Adaptation. (2002)

(In theaters, January 2003) Brilliant at times, unsatisfying at others, Adaptation is a frustrating film that either mishandles a boffo premise, or exploits it in a way that won’t please everyone. Yes, I get the joke, that a screenwriter struggling with an adaptation wrote a script as if written by two screenwriters about the process of two screenwriters adapting a book. (Whew!) Yes, I know where reality and fiction leave off. Yes, I realize that the third act is written by “Donald” the lovable hack. But somehow, the last third also forgets to have fun and for such an amusing premise, it’s surprising to see how much Adaptation takes itself seriously at times. What could have been full of winks to the audience instead feels sloppy and unfocused.
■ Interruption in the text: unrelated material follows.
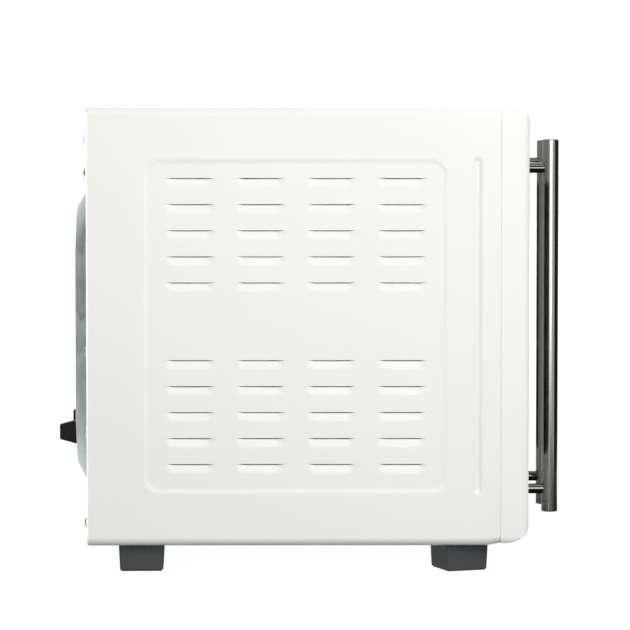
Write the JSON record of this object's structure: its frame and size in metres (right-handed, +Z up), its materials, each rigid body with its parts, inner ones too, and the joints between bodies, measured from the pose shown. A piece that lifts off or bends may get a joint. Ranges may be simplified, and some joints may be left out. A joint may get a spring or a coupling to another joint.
{
  "type": "mini oven",
  "caption": "Countertop mini oven with two side-hinged glass doors, upright bar handles, louvred cover sides, dials, a fan and removable shelves",
  "frame": {"origin": "on the table, under the centre of the oven's bounding box", "axes": "+X to the right of a person facing the doors, +Y from the doors to the rear, +Z up"},
  "size_m": [0.48, 0.4308, 0.383],
  "materials": {
    "white_paint": "satin powder coat",
    "white_moulding": "semi-gloss",
    "galvanised_steel": "dull galvanised",
    "brushed_panel": "fine vertical brushing",
    "cavity_steel": "aluminised, satin",
    "motor_steel": "plain",
    "heater_sheath": "dull, heat darkened",
    "ceramic": "matt",
    "bright_wire": "bright",
    "tray_enamel": "gloss enamel",
    "lamp_glass": "clear",
    "control_housing": "matt",
    "amber_lens": "clear amber",
    "black_plastic": "matt",
    "foot_plastic": "fine moulded texture",
    "plated_steel": "zinc plated",
    "white_bush": "matt",
    "magnet": "matt",
    "bright_trim": "bright",
    "knob_plastic": "satin",
    "fan_aluminium": "plain",
    "window_glass": "tinted, polished",
    "black_paint": "satin",
    "stainless_bar": "lengthwise brushed"
  },
  "bodies": {
    "oven_body": {"baking_tray": "tray_enamel", "bottom_plate": "galvanised_steel", "cavity_back_wall": "cavity_steel", "cavity_brackets": "galvanised_steel", "cavity_floor": "cavity_steel", "cavity_left_wall": "cavity_steel", "cavity_right_wall": "cavity_steel", "cavity_roof": "cavity_steel", "control_heat_shield": "galvanised_steel", "control_panel": "brushed_panel", "cord_gland": "black_plastic", "crumb_tray": "cavity_steel", "dial_rings": "bright_trim", "door_catches": "magnet", "fan_guard": "cavity_steel", "fan_motor": "motor_steel", "feet": "foot_plastic", "foot_screws": "plated_steel", "front_frame": "white_moulding", "heater_insulators": "ceramic", "hinge_bushes": "white_bush", "indicator_lamp": "amber_lens", "lamp_bulb": "lamp_glass", "lamp_cover": "lamp_glass", "lamp_holder": "ceramic", "lower_heaters": "heater_sheath", "mode_switch": "control_housing", "outer_cover": "white_paint", "rear_panel": "galvanised_steel", "rear_screws": "plated_steel", "terminal_block": "control_housing", "thermostat": "control_housing", "timer": "control_housing", "upper_heaters": "heater_sheath", "wall_spacers": "black_plastic", "wire_rack": "bright_wire"},
    "left_door": {"left_door_frame": "white_moulding", "left_door_glass": "window_glass", "left_door_retainer": "black_paint", "left_handle_bar": "stainless_bar", "left_handle_posts": "stainless_bar", "left_handle_screws": "plated_steel", "left_hinge_pins": "plated_steel", "left_strike_plate": "plated_steel"},
    "right_door": {"right_door_frame": "white_moulding", "right_door_glass": "window_glass", "right_door_retainer": "black_paint", "right_handle_bar": "stainless_bar", "right_handle_posts": "stainless_bar", "right_handle_screws": "plated_steel", "right_hinge_pins": "plated_steel", "right_strike_plate": "plated_steel"},
    "temperature_dial": {"temperature_knob": "knob_plastic", "temperature_shaft": "plated_steel"},
    "mode_dial": {"mode_knob": "knob_plastic", "mode_shaft": "plated_steel"},
    "timer_dial": {"timer_knob": "knob_plastic", "timer_shaft": "plated_steel"},
    "fan": {"fan_blade": "fan_aluminium", "fan_shaft": "plated_steel"}
  },
  "joints": [
    {"name": "left_door_hinge", "type": "hinge", "parent": "oven_body", "child": "left_door", "pos_m": [-0.2155, -0.1679, 0.2025], "axis": [0, 0, -1], "range_deg": [0, 95]},
    {"name": "right_door_hinge", "type": "hinge", "parent": "oven_body", "child": "right_door", "pos_m": [0.1115, -0.1679, 0.2025], "axis": [0, 0, 1], "range_deg": [0, 95]},
    {"name": "temperature_dial_turn", "type": "hinge", "parent": "oven_body", "child": "temperature_dial", "pos_m": [0.181, -0.1779, 0.303], "axis": [0, 1, 0], "range_deg": [0, 300]},
    {"name": "mode_dial_turn", "type": "hinge", "parent": "oven_body", "child": "mode_dial", "pos_m": [0.181, -0.1779, 0.213], "axis": [0, 1, 0], "range_deg": [0, 270]},
    {"name": "timer_dial_turn", "type": "hinge", "parent": "oven_body", "child": "timer_dial", "pos_m": [0.181, -0.1779, 0.123], "axis": [0, 1, 0], "range_deg": [0, 330]},
    {"name": "fan_spin", "type": "hinge", "parent": "oven_body", "child": "fan", "pos_m": [-0.052, 0.1491, 0.193], "axis": [0, 1, 0], "continuous": true}
  ]
}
It is a deliberate artistic choice, of course, but is it the most appropriate one? Would this have been a better film if “Donald” had written the first two-third, and Charles the rest? What if the dual-personality sub-theme had been explicitly exploited? As someone with (amateur) screenwriting experience, I like anything about the creative process and love even more “wacky” movies, and yet found myself wishing for more, more, more in the latter third of the film: You’re screwing with the audience, Charlie, but why not push it even further? Was the coda truly necessary in light of the “mess up the audience” manifesto? What about the insufficient exploitation of the alternate meaning of “adaptation”? Couldn’t anything more be done with this? Where’s Robert McKee when you need him?